Controlling physical parameters of layer-structured nitride-halide superconductors

Metal-intercalation into band insulators sometimes affords superconductors, well-known examples of which are carbon-based materials, such as fullerides and graphite. Layer-structured nitride-halide Li$_x$ZrNCl and Li$_xM_y$HfNCl ($M$ denotes molecule) belong to another class of intercalation-induced superconductors with relatively high $T_c$, in which doping level and interlayer distance (and hence interlayer hopping interaction) can independently be controlled by changing Li concentration and the size of the co- intercalated molecule. The controllability provides a unique and interesting opportunity to investigate the effect of the two important physical parameters on $T_c$ in a single system. Recent progress in the synthesis technique enabled us to obtain for the first time a series of single-phase samples of Li$_x$ZrNCl with finely controlled doping-levels which were notoriously difficult to prepare.
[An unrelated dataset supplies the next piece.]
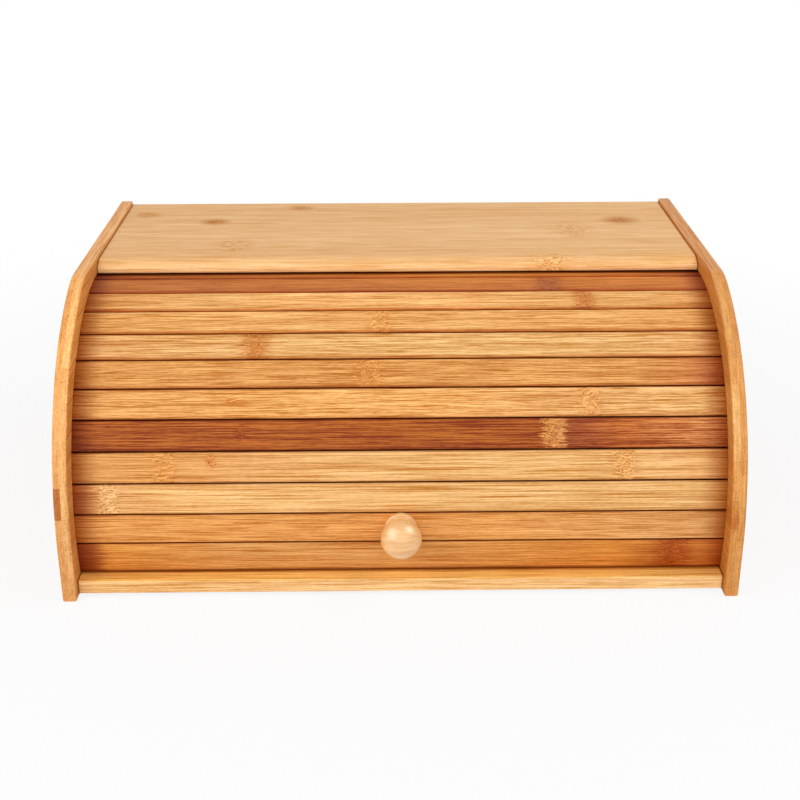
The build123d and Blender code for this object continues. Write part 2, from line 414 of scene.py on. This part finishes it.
# The roll door's slats. Tones run from the left end to the right, each at its x. A knuckle is its
# x, half its length, and its kind, and is as wide as the slat. A spot is its x, its place across
# the slat, half its length, half its width, and its kind.
slatLooks = {
    "slat_01": {
        "tones": [
            (-0.18, "chestnut"),
            (-0.174, "amber"),
            (-0.1, "caramel"),
            (0.0, "caramel"),
            (0.125, "amber"),
            (0.158, "toffee"),
            (0.19, "copper"),
        ],
        "knuckles": [(0.163, 0.0085, "reddish")],
        "contrast": 0.65,
        "tangled": 1.5,
        "sway": 0.0008,
        "strandLength": 0.06,
        "halfWidth": 0.0098,
        # Painted shadow: a dark line where the door stands on the base board
        "footShadowTint": (0.45, 0.2, 0.07),  # the dark line where the door stands on the base board
    },
    "slat_02": {
        "tones": [(-0.19, "gold"), (0.06, "gold"), (0.19, "biscuit")],
        "knuckles": [],
        "contrast": 0.7,
        "sway": 0.0012,
    },
    "slat_03": {
        "tones": [
            (-0.188, "rose"),
            (-0.176, "biscuit"),
            (-0.13, "wheat"),
            (0.0, "oat"),
            (0.19, "oat"),
        ],
        "knuckles": [(-0.172, 0.006, "pale")],
        "contrast": 0.7,
        "tangled": 2.0,
        "sway": 0.0007,
        "strandLength": 0.075,
    },
    "slat_04": {
        "tones": [
            (-0.19, "caramel"),
            (-0.15, "caramel"),
            (-0.08, "biscuit"),
            (0.0, "oat"),
            (0.1, "oat"),
            (0.19, "biscuit"),
        ],
        "knuckles": [(-0.138, 0.0055, "plain"), (0.131, 0.0055, "plain")],
        "spots": [(-0.111, 0.0035, 0.0026, 0.0036, "spot")],
        "contrast": 0.62,
        "tangled": 2.6,
        "sway": 0.001,
        "strandLength": 0.06,
    },
    "slat_05": {
        "tones": [
            (-0.19, "umber"),
            (0.0, "umber"),
            (0.078, "umber"),
            (0.105, "russet"),
            (0.13, "chestnut"),
            (0.19, "rose"),
        ],
        "knuckles": [(0.09, 0.007, "bleached")],
        "spots": [(-0.0936, 0.001, 0.002, 0.004, "spot")],
        "contrast": 1.4,
        "strandTints": {"dark": (0.58, 0.34, 0.1, 1.0), "light": (1.4, 1.85, 2.6, 1.0)},
        "sway": 0.0008,
        "strandLength": 0.05,
    },
    "slat_06": {
        "tones": [
            (-0.19, "caramel"),
            (-0.14, "caramel"),
            (-0.08, "honey"),
            (0.03, "honey"),
            (0.1, "biscuit"),
            (0.19, "oat"),
        ],
        "knuckles": [(0.111, 0.0055, "plain")],
        "spots": [(-0.0985, 0.002, 0.002, 0.002, "spot")],
        "contrast": 0.95,
        "tangled": 1.9,
    },
    "slat_07": {
        "tones": [(-0.19, "caramel"), (0.14, "caramel"), (0.178, "rose"), (0.19, "rose")],
        "knuckles": [(-0.018, 0.0065, "plain")],
        "contrast": 0.95,
        "tangled": 1.5,
    },
    "slat_08": {
        "tones": [(-0.19, "biscuit"), (0.0, "oat"), (0.12, "oat"), (0.19, "biscuit")],
        "knuckles": [(-0.086, 0.0065, "reddish")],
        "contrast": 0.78,
        "tangled": 1.6,
    },
    "slat_09": {
        "tones": [(-0.19, "honey"), (0.19, "honey")],
        "knuckles": [(-0.012, 0.0055, "plain")],
        "contrast": 0.8,
    },
    "slat_10": {
        "tones": [
            (-0.19, "gold"),
            (-0.13, "honey"),
            (-0.05, "straw"),
            (0.04, "straw"),
            (0.1, "honey"),
            (0.19, "honey"),
        ],
        "knuckles": [(0.114, 0.005, "reddish")],
        "contrast": 0.8,
        "tangled": 1.5,
    },
    "slat_11": {
        "tones": [(-0.19, "toffee"), (0.2, "copper")],
        "knuckles": [(0.094, 0.006, "smudge")],
        "contrast": 0.7,
    },
    "slat_12": {
        # slat_12 lies in the top board's shadow, and its dark tones are partly painted shade
        "tones": [
            (-0.19, "umber"),
            (-0.08, "toffee"),
            (0.0, "copper"),
            (0.05, "amber"),
            (0.12, "copper"),
            (0.19, "chestnut"),
        ],
        "knuckles": [],
        "contrast": 0.9,
        "strandLength": 0.05,
        # Painted shadow of the top board's edge on this slat
        "boardShadowTint": (0.22, 0.12, 0.05),  # the dark band below the top board's edge
        "boardShadowFade": (-0.0045, -0.0012),  # places across the slat
    },
    "slat_13": {
        "tones": [(-0.19, "honey"), (0.19, "gold")],
        "knuckles": [(0.05, 0.006, "plain")],
        "contrast": 0.8,
    },
}

# Painted shade at the slats' edges. Lower and upper fade from the slat's long edges, end from its
# ends, and wall is the faces in the gaps,
# by their place through the slat: painted shade under each slat, between the slats, beside the side
# panels and in the gaps.
# The upper slats lean back, and their long edges get more painted shade.
slatEdge = {
    "halfWidth": 0.00885,
    "lower": 0.0024,
    "lowerTint": (0.66, 0.36, 0.12),
    "upper": 0.0009,
    "upperLean": 0.0003,
    "upperShare": 0.3,
    "upperLeanShare": 0.6,
    "upperTint": (0.42, 0.2, 0.07),
    "halfLength": 0.1895,
    "endFade": (-0.004, 0.0155),
    "endTint": (0.5, 0.26, 0.05),
    "wallFade": (0.0014, 0.0021),
    "wallTint": (0.4, 0.18, 0.06),
}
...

Using these samples, we have established[1] an electronic phase diagram to find anomalous doping evolution of $T_c$, which takes a maximum value on the verge of superconductor- insulator transition. Based on this phase diagram and the results of systematic Raman scattering and transport measurements, we will discuss possible roles in producing relatively high $T_c$ played by charge fluctuation and reduced disorder scattering in the layered structure reminiscent of modulation-doped semiconductors. We will also briefly refer to our very recent results on the Hf-based materials in which both of the doping level and interlayer distance were varied. \newline [1] Y. Taguchi {\it et al.}, Phys. Rev. Lett. {\bf 97}, 107001 (2006)